Helen Prejean, an advocate for the abolition of death penalty called Williams' execution a "horrible injustice."
She pointed out that it happened despite the prosecutors and Williams reaching an agreement allowing him to enter a new, no-contest plea to first-degree murder in exchange for life in prison sentence without parole which was supported by the victim's family.
Witness statements as death traps
Williams was charged with the murder of Gayle solely based on witness statements: a testimony by one of his jail mates, statement from his ex-girlfriend whom he had reportedly dated for a brief period and another witness who testified that Williams had sold him the laptop which was found missing from Gayle's house after the attack.
Both the jail house witness and Williams' ex-girlfriend were known fabricators, pointed out the Innocence Project adding that the duo's statements were based on information that was included in media accounts about the case or already known to the police.
On the other hand, the crime scene was filled with DNA evidences, which when tested proved to be in favour of Williams, raising doubts regrading his incrimination.
A second test of the DNA samples collected from the murder weapon showed that it belonged to members of the prosecutor's office who handled it without gloves after the original crime lab tests, reported Associated Press.
Following this, during a hearing in 2023, the retired prosecutor who handled the case admitted that evidence was mishandled in the 1998 trial that could have proven Williams not guilty.

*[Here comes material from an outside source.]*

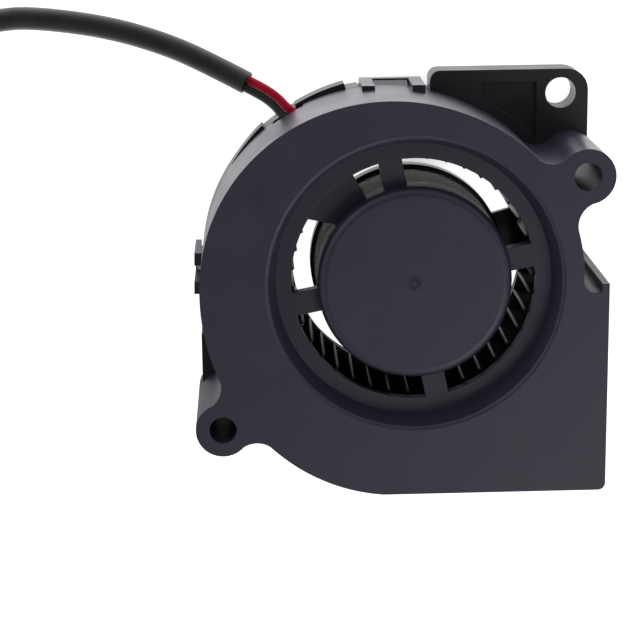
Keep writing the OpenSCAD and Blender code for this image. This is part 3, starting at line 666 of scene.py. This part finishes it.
hub = turned_shape(
    [(0, REAR_Z), (DISH_IN, REAR_Z), (DISH_IN + DISH_SLOPE, REAR_Z + DISH_DEPTH),
     (DISH_OUT - DISH_SLOPE, REAR_Z + DISH_DEPTH), (DISH_OUT, REAR_Z)]
    + arc_of(HUB_R - HUB_EDGE, REAR_Z + HUB_EDGE, HUB_EDGE, 270, 360)
    + arc_of(HUB_R - SKIRT_EDGE, SKIRT_Z - SKIRT_EDGE, SKIRT_EDGE, 0, 90, 4)
    + [(YOKE_R, SKIRT_Z), (YOKE_R, YOKE_Z), (BUSH_R, YOKE_Z), (BUSH_R, BUSH_Z), (0, BUSH_Z)])
rear_ring = rounded_ring(BLADE_IN, BLADE_OUT - 0.3, REAR_Z + 0.6, REAR_Z + 1.6, RING_EDGE)
front_ring = rounded_ring(BLADE_OUT - 0.7, BLADE_OUT, TOP_Z - 1, TOP_Z, TIE_EDGE)
web = rounded_box(WEB_SIZE, WEB_MIDDLE)
web.transform(Matrix.Rotation(math.radians(WEB_TURN), 4, "Z"))
blades = repeated(blade_unit(), impeller_black, BLADES, 360 / BLADES)
webs = repeated(web, impeller_black, WEBS, 360 / WEBS)
impeller = joined("impeller_moulding", [hub, rear_ring, front_ring, blades, webs], impeller_black, "rotor")
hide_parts("impeller")

# ---------------------------------------------------------------- stator
# Lamination stack: thin sheets with a seam between each two
SHEETS, STACK_Z, STACK_H, SEAM = 10, 7.4, 4.0, 0.04
pitch = STACK_H / SHEETS


def one_sheet(p):
    """A point of the whole stack, squashed into its lowest sheet."""
    return Vector((p.x, p.y, STACK_Z + (p.z - STACK_Z) / STACK_H * (pitch - SEAM)))


sheet = merged_copy("stator_core", one_sheet)
sheets = repeated(sheet, lamination_steel, SHEETS, 0, (0, 0, pitch))
stack = joined("lamination_stack", [sheets], lamination_steel, "housing")
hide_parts("stator_core")


def wire_turn(x, half_w, half_h, wire, sides=6, corner=0.6):
    """One square-set turn of round wire around a pole's arm, at x."""
    rings = []
    for cy, cz, start in ((1, 1, 0), (-1, 1, 90), (-1, -1, 180), (1, -1, 270)):
        for k in range(4):
            a = math.radians(start + 30 * k)
            ny, nz = math.cos(a), math.sin(a)
            y = cy * (half_w - corner) + corner * ny
            z = cz * (half_h - corner) + corner * nz
            rings.append([(x + wire / 2 * math.cos(math.tau * j / sides),
                           y + ny * wire / 2 * math.sin(math.tau * j / sides),
                           STACK_Z + STACK_H / 2 + z + nz * wire / 2 * math.sin(math.tau * j / sides))
                          for j in range(sides)])
    return lofted(rings, closed=True)


WIRE, WOUND_FROM, WOUND_TO, LAYERS = 0.25, 5.75, 8.13, 5
HOLE_W, HOLE_H, LAYER_RISE, TURN_PITCH = 2.8, 5.2, 0.98, WIRE * 1.01
POLES = 4
for k in range(POLES):
    layers = []
    for layer in range(LAYERS):
        out = WIRE * (0.5 + LAYER_RISE * layer)
        start = WOUND_FROM + WIRE / 2 + (layer % 2) * WIRE / 2
        count = int((WOUND_TO - start) / WIRE)
        unit = wire_turn(start, HOLE_W / 2 + out, HOLE_H / 2 + out, WIRE)
        layers.append(repeated(unit, copper, count, 0, (TURN_PITCH, 0, 0)))
    name = "winding_%d" % (k + 1)
    turns = joined(name + "_turns", layers, copper, "housing")
    turns.data.transform(Matrix.Rotation(math.radians(360 / POLES * k), 4, "Z"))
    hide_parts(name)

# Preload spring
SPRING_R, SPRING_WIRE, SPRING_Z, SPRING_H, SPRING_TURNS = 1.85, 0.3, 5.0, 1.2, 2.5
SPRING_STEPS = 28
spring_path = []
for i in range(int(SPRING_TURNS * SPRING_STEPS) + 1):
    a = math.tau * i / SPRING_STEPS
    rise = (SPRING_H - SPRING_WIRE) * i / (SPRING_TURNS * SPRING_STEPS)
    spring_path.append(Vector((SPRING_R * math.cos(a), SPRING_R * math.sin(a),
                               SPRING_Z + SPRING_WIRE / 2 + rise)))
spring = tube("preload_spring_wire", spring_path, SPRING_WIRE / 2, 10, bearing_steel, body="rotor")
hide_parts("preload_spring")

# Mark that the moulding's gate leaves on the motor base
GATE = Vector((-0.15, 0.1, 0))
gate = turned_shape([(0, 19.09), (0.9, 19.09), (0.9, 19.11), (0.78, 19.17), (0.66, 19.11), (0.34, 19.11),
                     (0.26, 19.2), (0, 19.22)], 48)
gate.transform(Matrix.Translation(GATE * MM))
joined("gate_mark", [gate], housing_black, "housing")

# ---------------------------------------------------------------- nodes that show as they are
for name, finish in NODE_FINISH.items():
    if name not in dressed:
        mesh = frame["nodes"][name].data
        mesh.materials.clear()
        mesh.materials.append(finish)

tuple(sleeve_path[0] * MM)
length_of(sleeve_path) * MM
[tuple(p * MM) for p in sleeve_path]

# ---------------------------------------------------------------- studio
floor_mesh = bpy.data.meshes.new("floor")
FLOOR = 3
floor_mesh.from_pydata([(-FLOOR, -FLOOR, 0), (FLOOR, -FLOOR, 0), (FLOOR, FLOOR, 0), (-FLOOR, FLOOR, 0)],
                       [], [(0, 1, 2, 3)])
floor = bpy.data.objects.new("floor", floor_mesh)
scene.collection.objects.link(floor)
paper = Finish("paper_white", Base_Color=(0.8, 0.8, 0.8), Roughness=0.9, Emission_Color=(1, 1, 1))
path_kind = paper.node("ShaderNodeLightPath")
seen = Value(paper, path_kind.socket.node.outputs["Is Camera Ray"])
shine = Value(paper, path_kind.socket.node.outputs["Is Glossy Ray"])
# The camera sees white, but for a painted soft shade under the top air slot: the floor's glow is dimmed there
# in place of a cast shadow.
# Painted reflection: the floor's glow in reflections is dim on the side of the outlet's flat wall and bright,
# beyond white, on the other.
SHADE_Y, SHADE_CORE, SHADE_EDGE, SHADE_DEPTH = 0.017, 0.003, 0.009, 0.5
DIM_Y, BRIGHT_Y, DIM_SHINE, BRIGHT_SHINE = -0.02, 0.03, 0.1, 1.8
across, along = paper.axes()[:2]
away = (across * across + (along - SHADE_Y) * (along - SHADE_Y)) ** 0.5
painted_shade = paper.spread(away, SHADE_DEPTH, 1.0, SHADE_CORE, SHADE_EDGE)
painted_reflection = paper.spread(along, DIM_SHINE, BRIGHT_SHINE, DIM_Y, BRIGHT_Y)
glow = paper.node("ShaderNodeEmission", None, {
    "Color": (1, 1, 1, 1), "Strength": (seen * painted_shade).most(shine * painted_reflection)})
both = paper.node("ShaderNodeAddShader", None, {0: Value(paper, paper.shader.outputs[0]), 1: glow})
paper.tree.links.new(both.socket, paper.out.inputs[0])
floor_mesh.materials.append(paper.material)

# Bright around the horizon and dim overhead, where the camera is
world = bpy.data.worlds.new("studio")
scene.world = world
world.use_nodes = True
sky = world.node_tree
backdrop = sky.nodes["Background"]
backdrop.inputs[0].default_value = (1, 1, 1, 1)
where = sky.nodes.new("ShaderNodeTexCoord")
parts = sky.nodes.new("ShaderNodeSeparateXYZ")
fall = sky.nodes.new("ShaderNodeMapRange")
sky.links.new(where.outputs[0], parts.inputs[0])
sky.links.new(parts.outputs[2], fall.inputs[0])
LOW_SKY, HIGH_SKY, HORIZON_LIGHT, OVERHEAD_LIGHT = 0.05, 0.85, 1.0, 0.16
for end, value in enumerate((LOW_SKY, HIGH_SKY, HORIZON_LIGHT, OVERHEAD_LIGHT), 1):
    fall.inputs[end].default_value = value
sky.links.new(fall.outputs[0], backdrop.inputs[1])


def softbox(name, place, aim, size, power):
    """Square soft light at a place in metres, turned to its aim."""
    data = bpy.data.lights.new(name, "AREA")
    data.shape = "RECTANGLE"
    data.size, data.size_y = size
    data.energy = power
    lamp = bpy.data.objects.new(name, data)
    turn = (Vector(place) - Vector(aim)).to_track_quat("Z", "Y").to_matrix().to_4x4()
    lamp.matrix_world = Matrix.Translation(place) @ turn
    scene.collection.objects.link(lamp)


softbox("key_softbox", (0.34, -0.42, 0.75), (0, 0, 0), (0.5, 0.5), 1.75)
softbox("fill_softbox", (-0.6, 0.45, 0.35), (0, 0, 0), (0.5, 0.5), 0.6)

scene.view_settings.view_transform = "Standard"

According to the Innocence Project, testimonies made by "jailhouse informants" are one of the key contributing factors to wrongful convictions in Missouri. Upto 15% of the cases in which convicts were exonerated after DNA test results proved them innocent were based on such testimonies.
"In capital cases, false testimony from incentivized witnesses is the leading cause of wrongful convictions, with informant testimony present in 49.5% of wrongful convictions since the mid-1970s," the Innocence Project noted citing Center on Wrongful Convictions.
Another factor pointed out by many is the presence of just one Black judge in the 12 -member jury which ordered Williams' execution. Notably, six out of seven prospective Black jurors were removed by the prosecutor using 'peremptory challenges.' This has sparked speculations regarding racial bias towards Williams.
An expert report by University of North Carolina political scientist Frank R. Baumgartner released on September 20, 2022 revealed that a death sentence is 3.5 times more likely to be imposed on the convict if the victim was a White as compared to cases in which the victim was Black. The report was based on a study on 400 death-eligible murder cases in St. Louis County, Missouri over a period of 27 years.
"These disparities cannot be explained by legitimate case characteristics,” Baumgartner wrote in the report.
As 19th century's popular American defence lawyer Clarence Darrow pointed out, the verdict on guilt and innocence for the accused rested on the people judging them more than what the lawyers had to say.
"Never forget... almost every case has been won or lost when the jury is sworn," Darrow wrote.
Williams' case, among many such, only goes on to prove Clarence Darrow true.